Written by Ryan Carey ’20
This post is written in response to Ryan’s trip to Zambia in the fall 3-week of 2017 led by Professors Amber Chenoweth and Emily McClung.
One of the most memorable things about my trip to Zambia was when we visited the Sumonga Village. We were there for a tour, but as soon as we started pulling in, we knew that it would be a completely different experience. As our bus entered the gates to the village, we were greeted by children running next to the bus. They shouted, much like most of the children we saw, “White people! White people!” in the native language for that area. They continued to follow us until the bus came to a stop. And when we all got off, there stood an entire greeting party of about twenty children, all of which picked a student, and grabbed their hand, dragging them into the village. Although the national language in Zambia is English, most of the children could barely understand what we were saying.
Initially, I did not acquire a child, probably due to my tall stature, but as the tour progressed I found a child playing with a tire. Upon seeing this, desperate to have a child to call mine, I got on my knees in attempt that he would role it my way. A tire was something that I had seen children play with in other areas as well, so I knew they just enjoyed rolling it around and to one another. As soon as he rolled it to me, I went up and introduced myself. He gave me an odd look at first, and then I proceeded to ask his name. I then tried to ask some more questions, but it was clear that his name was the only English he knew. And from that point on, he stayed right next to me the entire tour. The only time he would leave was to go grab a friend to meet me or to go destroy something. I’ll be honest, he was definitely a handful. I can’t imagine how his parents felt. But honestly, I don’t think they knew how he was acting.
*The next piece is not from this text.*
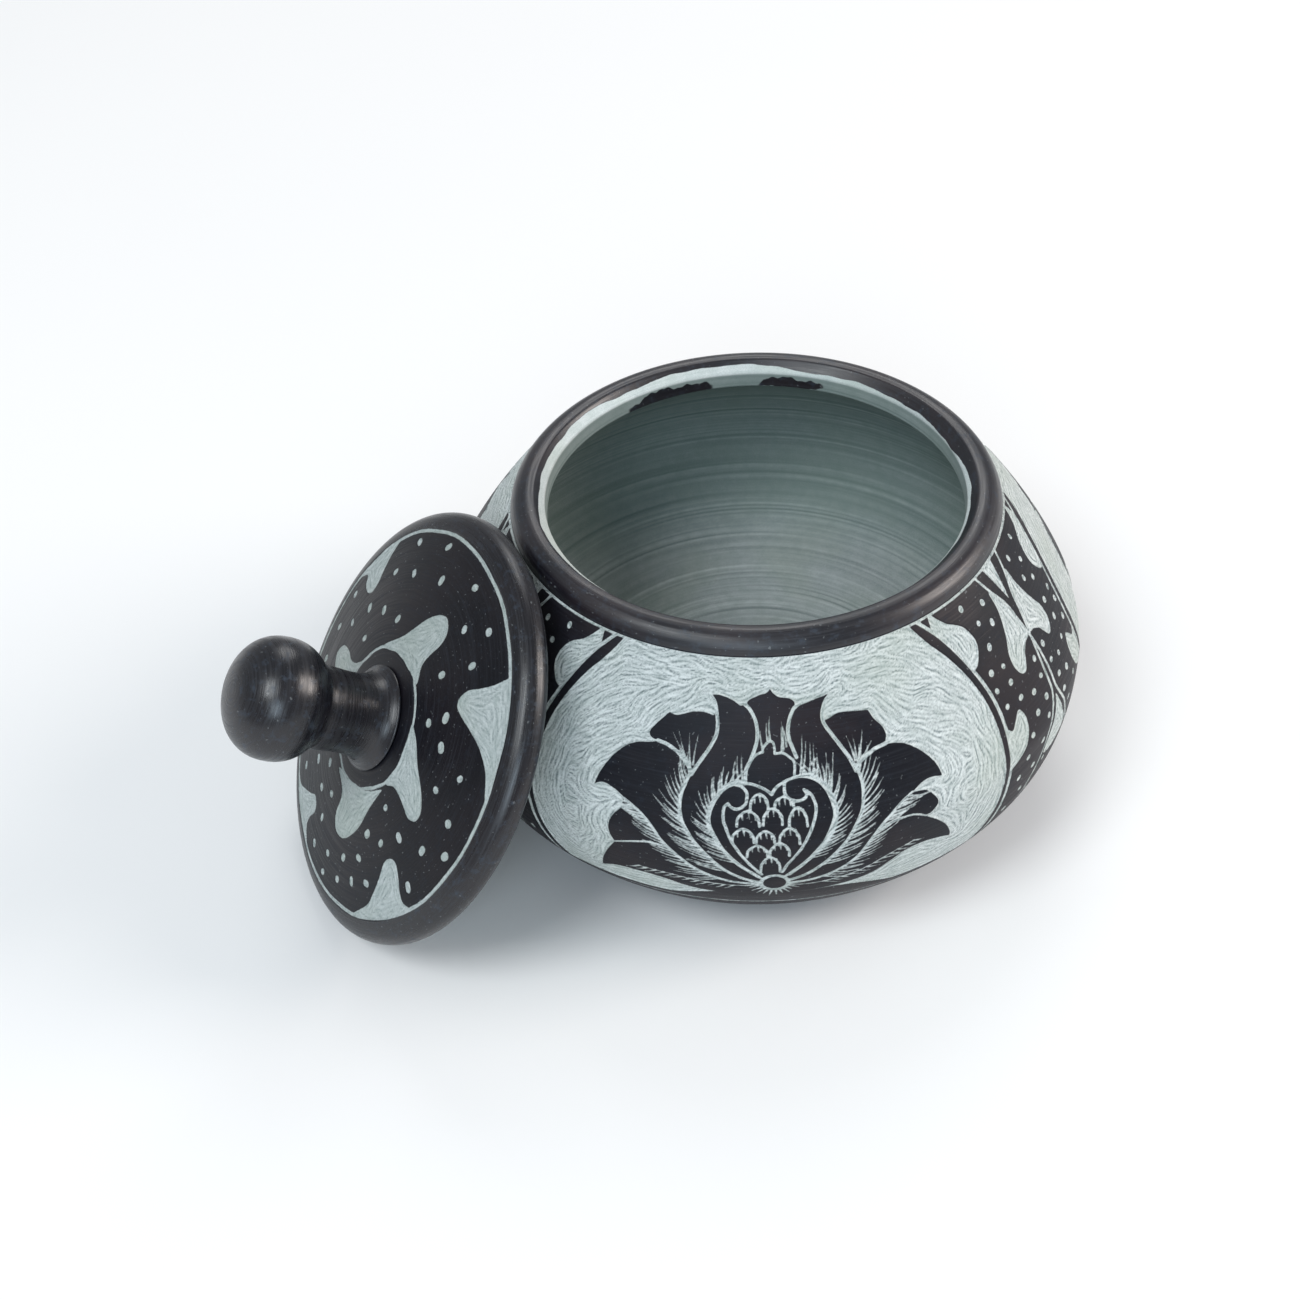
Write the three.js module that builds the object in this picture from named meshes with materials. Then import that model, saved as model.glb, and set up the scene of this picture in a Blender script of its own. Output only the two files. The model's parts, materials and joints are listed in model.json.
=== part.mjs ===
// A squat lidded jar. The pot stands on its foot and the loose lid leans against its side, with the
// edge of the disc on the ground. Millimetres, +Z up, origin at the middle of the foot's underside.
// Three separate pieces: the pot, the lid's disc and the knob that is set into the disc.

import * as THREE from 'three';

// Driving dimensions.
const HEIGHT = 71.4;          // ground to the crest of the rim
const BELLY_RADIUS = 70;      // widest part of the pot
const BELLY_HEIGHT = 34.7;    // where the wall is widest
const BELLY_BELOW = 15;       // length of the belly's upright handle below its widest line
const BELLY_ABOVE = 7.9;      // and above it
const WALL_START = { r: 66.9, z: 15.2 };    // what the wall heads for as it leaves the foot
const WALL_END = { r: 58, z: 60.7 };        // what it comes from as it meets the rim's band
const FOOT_RADIUS = 51;       // flat disc that the pot stands on
const FOOT_EDGE = { r: 58.4, z: 5.4 };       // turned edge above the foot's bevel
const BAND = { r: 51.2, z: 67.8 };          // lower edge of the rim's band
const BAND_SIDE = { r: 50.9, z: 69.8 };     // handle of the band's rounded outer side
const CREST_RADIUS = 47.2;    // highest line of the rim
const CREST_HANDLE = 2.1;
const BEVEL = { r: 46, z: 71.2 };           // outer edge of the seat that the lid wears bright
const MOUTH = { r: 43.95, z: 68.8 };        // inner edge of the seat, the narrowest opening
const NECK = { r: 43.6, z: 65.6 };          // lower end of the mouth's short straight wall
const CAVITY_RADIUS = 61.5;   // widest part of the hollow
const CAVITY_WIDE_Z = 39;
const CAVITY_ABOVE = 10;      // lengths of the hollow's upright handles at its widest line
const CAVITY_BELOW = 12;
const CAVITY_TOP = { r: 52, z: 60 };        // what the hollow heads for under the mouth
const CAVITY_HEEL = { r: 45, z: 13 };       // what it comes from as it reaches the floor
const FLOOR = { r: 30, z: 11 };            // where the hollow's wall turns into its floor
const FLOOR_CENTRE_Z = 10;

const LID_RADIUS = 45.1;
const LID_EDGE = 3.4;         // half the thickness of the disc's rounded edge
const EDGE_UNDER = { r: 44.3, z: 1.9 };     // handles of the disc's rounded edge: under it
const EDGE_OVER = { r: 43.2, z: 3.8, rise: 2.3 };          // and over it
const FACE_EDGE = { r: 40.8, z: 4.1 };      // outer end of the ornamented face
const FACE_DOME = [{ r: 32, z: 6.3 }, { r: 23, z: 8.4 }];  // handles of the face's low dome
const FACE_TOP = { r: 15, z: 9.2 };         // the face's crown, outside the knob's foot
const CROWN_Z = 9.9;
const PLUG_RADIUS = 38;       // low step turned under the disc, inside the mouth when closed
const PLUG_DEPTH = 2.3;
const PLUG_CHAMFER = 0.8;
const DISH = { r: 24, depth: 1.2 };         // shallow turned dish in the plug's face

const KNOB_BALL = { radius: 12.5, half: 9.7, z: 31.9, power: 2.25 };
const KNOB_CREASE = { r: 8.8, neck: 8.7, drop: 0.8 };      // where the neck runs into the ball
const KNOB_NECK = { r: 8.3, z: 17, above: 2, below: 4 };   // narrowest part, and its handles
const KNOB_FOOT = { r: 11, sweep: 2, rise: 1 };            // flared foot, and its handle
const SPIGOT = { r: 5, depth: 5.5 };        // stub that holds the knob in the disc

const LEAN_AZIMUTH = THREE.MathUtils.degToRad(204.9);   // the way the knob points, seen from above
const LEAN_TILT = THREE.MathUtils.degToRad(34.5);       // how far the knob points up
const LEAN_ASIDE = 4.7;       // how far the disc has rolled sideways from the pot's centre line

const GAP = 0.3;              // left between pieces that touch
const AROUND = 72;            // facets round the pot and the disc
const AROUND_KNOB = 40;
const POT_CURVE_STEPS = 8;    // straight steps in each curve of an outline
const LID_CURVE_STEPS = 6;
const KNOB_CURVE_STEPS = 5;
const BALL_STEPS = 14;

const fired = (colour, roughness) => new THREE.MeshStandardMaterial({
  color: new THREE.Color(...colour),
  roughness,
  metalness: 0,
});

// Turns an outline of (radius, height) points about the Z axis.
function turned(name, outline, facets, material) {
  const geometry = new THREE.LatheGeometry(outline, facets);
  geometry.rotateX(Math.PI / 2);
  const mesh = new THREE.Mesh(geometry, material);
  mesh.name = name;
  return mesh;
}

// Carries an outline on along a curve, past two handles, to a point.
function bend(path, leaving, arriving, end) {
  path.bezierCurveTo(leaving.r, leaving.z, arriving.r, arriving.z, end.r, end.z);
}

// The wall from the middle of the underside, up the outside, over the rim and down the hollow.
function potOutline() {
  const path = new THREE.Path();
  path.moveTo(0, 0);
  path.lineTo(FOOT_RADIUS, 0);
  path.lineTo(FOOT_EDGE.r, FOOT_EDGE.z);
  bend(path, WALL_START, { r: BELLY_RADIUS, z: BELLY_HEIGHT - BELLY_BELOW },
    { r: BELLY_RADIUS, z: BELLY_HEIGHT });
  bend(path, { r: BELLY_RADIUS, z: BELLY_HEIGHT + BELLY_ABOVE }, WALL_END, BAND);
  bend(path, BAND_SIDE, { r: CREST_RADIUS + CREST_HANDLE, z: HEIGHT },
    { r: CREST_RADIUS, z: HEIGHT });
  path.lineTo(BEVEL.r, BEVEL.z);
  path.lineTo(MOUTH.r, MOUTH.z);
  path.lineTo(NECK.r, NECK.z);
  bend(path, CAVITY_TOP, { r: CAVITY_RADIUS, z: CAVITY_WIDE_Z + CAVITY_ABOVE },
    { r: CAVITY_RADIUS, z: CAVITY_WIDE_Z });
  bend(path, { r: CAVITY_RADIUS, z: CAVITY_WIDE_Z - CAVITY_BELOW }, CAVITY_HEEL, FLOOR);
  path.lineTo(0, FLOOR_CENTRE_Z);
  return path.getPoints(POT_CURVE_STEPS);
}

// The disc, in its own frame: height 0 is the middle of the rounded edge, and the knob is above.
function lidOutline() {
  const underside = -LID_EDGE;
  const plugFace = underside - PLUG_DEPTH;
  const socketRadius = SPIGOT.r + GAP;
  const socketFloor = CROWN_Z - SPIGOT.depth - GAP;
  const path = new THREE.Path();
  path.moveTo(0, plugFace + DISH.depth);
  path.lineTo(DISH.r - DISH.depth, plugFace + DISH.depth);
  path.lineTo(DISH.r, plugFace);
  path.lineTo(PLUG_RADIUS - PLUG_CHAMFER, plugFace);
  path.lineTo(PLUG_RADIUS, plugFace + PLUG_CHAMFER);
  path.lineTo(PLUG_RADIUS, underside);
  bend(path, { r: EDGE_UNDER.r, z: underside }, { r: LID_RADIUS, z: -EDGE_UNDER.z },
    { r: LID_RADIUS, z: 0 });
  bend(path, { r: LID_RADIUS, z: EDGE_OVER.rise }, EDGE_OVER, FACE_EDGE);
  bend(path, ...FACE_DOME, FACE_TOP);
  path.lineTo(socketRadius, CROWN_Z);
  path.lineTo(socketRadius, socketFloor);
  path.lineTo(0, socketFloor);
  return path.getPoints(LID_CURVE_STEPS);
}

// One side of the knob's ball, a rounded drum, from its crease to its top on the axis.
function ballOutline(steps) {
  const { radius, half, z, power } = KNOB_BALL;
  const points = [];
  const start = -Math.acos(Math.pow(KNOB_CREASE.r / radius, power / 2));
  for (let i = 0; i <= steps; i += 1) {
    const angle = THREE.MathUtils.lerp(start, Math.PI / 2, i / steps);
    const across = Math.pow(Math.max(Math.cos(angle), 0), 2 / power);
    const along = Math.sign(angle) * Math.pow(Math.abs(Math.sin(angle)), 2 / power);
    points.push(new THREE.Vector2(i === steps ? 0 : radius * across, z + half * along));
  }
  return points;
}

// The knob, in the disc's frame: spigot, flared foot, neck, crease and ball.
function knobOutline() {
  const footZ = CROWN_Z + GAP;
  const ball = ballOutline(BALL_STEPS);
  const crease = { r: KNOB_CREASE.neck, z: ball[0].y - KNOB_CREASE.drop };
  const neck = KNOB_NECK;
  const path = new THREE.Path();
  path.moveTo(0, CROWN_Z - SPIGOT.depth);
  path.lineTo(SPIGOT.r, CROWN_Z - SPIGOT.depth);
  path.lineTo(SPIGOT.r, footZ);
  path.lineTo(KNOB_FOOT.r, footZ);
  bend(path, { r: KNOB_FOOT.r - KNOB_FOOT.sweep, z: footZ + KNOB_FOOT.rise },
    { r: neck.r, z: neck.z - neck.below }, neck);
  bend(path, { r: neck.r, z: neck.z + neck.above }, { r: crease.r, z: crease.z - neck.above },
    crease);
  return [...path.getPoints(KNOB_CURVE_STEPS), ...ball];
}

// How far an outline turned about Z reaches along a direction that is tilted up by an angle.
function reach(outline, tilt) {
  return Math.max(...outline.map((p) => p.x * Math.cos(tilt) + p.y * Math.sin(tilt)));
}

// Where the disc's centre is when its edge is on the ground and its plug's face on the pot's wall.
function leaningCentre(pot, disc) {
  const z = reach(disc, -LEAN_TILT);
  const alongAxis = reach(pot, LEAN_TILT) + LID_EDGE + PLUG_DEPTH + GAP;
  const outward = (alongAxis - z * Math.sin(LEAN_TILT)) / Math.cos(LEAN_TILT);
  const centre = new THREE.Vector3(outward, LEAN_ASIDE, z);
  return centre.applyAxisAngle(new THREE.Vector3(0, 0, 1), LEAN_AZIMUTH);
}

const blackSlip = fired([0.012, 0.013, 0.018], 0.42);
const potShape = potOutline();
const lidShape = lidOutline();
const jar = new THREE.Group();
jar.add(turned('pot_body', potShape, AROUND, blackSlip));

const lidGroup = new THREE.Group();
lidGroup.add(turned('lid', lidShape, AROUND, blackSlip));
lidGroup.add(turned('lid_knob', knobOutline(), AROUND_KNOB, blackSlip));
lidGroup.rotation.set(0, Math.PI / 2 - LEAN_TILT, LEAN_AZIMUTH, 'ZYX');
lidGroup.position.copy(leaningCentre(potShape, lidShape));
jar.add(lidGroup);

export default jar;
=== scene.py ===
"""A squat lidded jar: grey-green body under black slip, with ornament scraped through the slip.

The pot, the lid's disc and its knob are turned from outlines in millimetres. The ornament is drawn
on flat sheets as signed distances in millimetres, laid on the turned surfaces, and sunk into them.
"""
import json
import math

import bpy
import numpy as np
from mathutils import Matrix, Vector


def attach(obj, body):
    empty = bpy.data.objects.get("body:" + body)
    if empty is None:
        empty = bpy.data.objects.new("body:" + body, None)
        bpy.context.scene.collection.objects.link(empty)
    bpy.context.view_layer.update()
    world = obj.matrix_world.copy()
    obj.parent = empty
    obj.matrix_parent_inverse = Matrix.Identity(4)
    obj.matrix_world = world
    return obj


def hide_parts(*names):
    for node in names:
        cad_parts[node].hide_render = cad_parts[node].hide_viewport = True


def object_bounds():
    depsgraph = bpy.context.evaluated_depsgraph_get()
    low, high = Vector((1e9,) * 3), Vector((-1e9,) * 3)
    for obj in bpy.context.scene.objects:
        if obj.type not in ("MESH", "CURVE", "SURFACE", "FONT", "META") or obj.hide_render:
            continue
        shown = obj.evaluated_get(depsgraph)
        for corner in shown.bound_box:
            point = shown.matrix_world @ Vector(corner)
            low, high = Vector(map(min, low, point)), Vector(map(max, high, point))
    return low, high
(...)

There were about 40 kids that followed our group of students, and yet I saw no parents. The only time I ever saw an adult was one time when we walked past a mother preparing food. The amount of freedom and sense of security that the parents felt was a reoccurring theme I saw throughout many areas of our trip.
As we walked, my new friend kept pointing at my sunglasses, asking if he could have them. I was wearing my pair of Oakley sunglasses that were anything but cheap. I am very often protective of them, making sure they don’t get scratched or damaged. I don’t know what I was thinking, but for some reason, I had built up the trust in this child to go run around with my $165 pair of sunglasses. I can now say, having them returned to me damage free, that it was a good choice. I let other children play with them as well; and to see the amount of joy something so simple brought to these children was priceless.
As my craziness continued, I decided that I would let them play with my phone as well. They loved seeing themselves in the pictures, as well as taking pictures of their friends. So, here I am, letting children, whom I had never met and who speak no English, run around with my phone and sunglasses. I have no idea what I was thinking at the time, but I knew two things: the first being I can run faster and longer than any of the children, and the second being they wouldn’t run away or break my things.
Although this was not part of our tour, which honestly, I wasn’t even listening to, I feel that this was a better take-away. I will remember these couple of hours forever. That feeling of pure joy isn’t something that is experienced every day, and that’s why I’ll never forget that day at the village.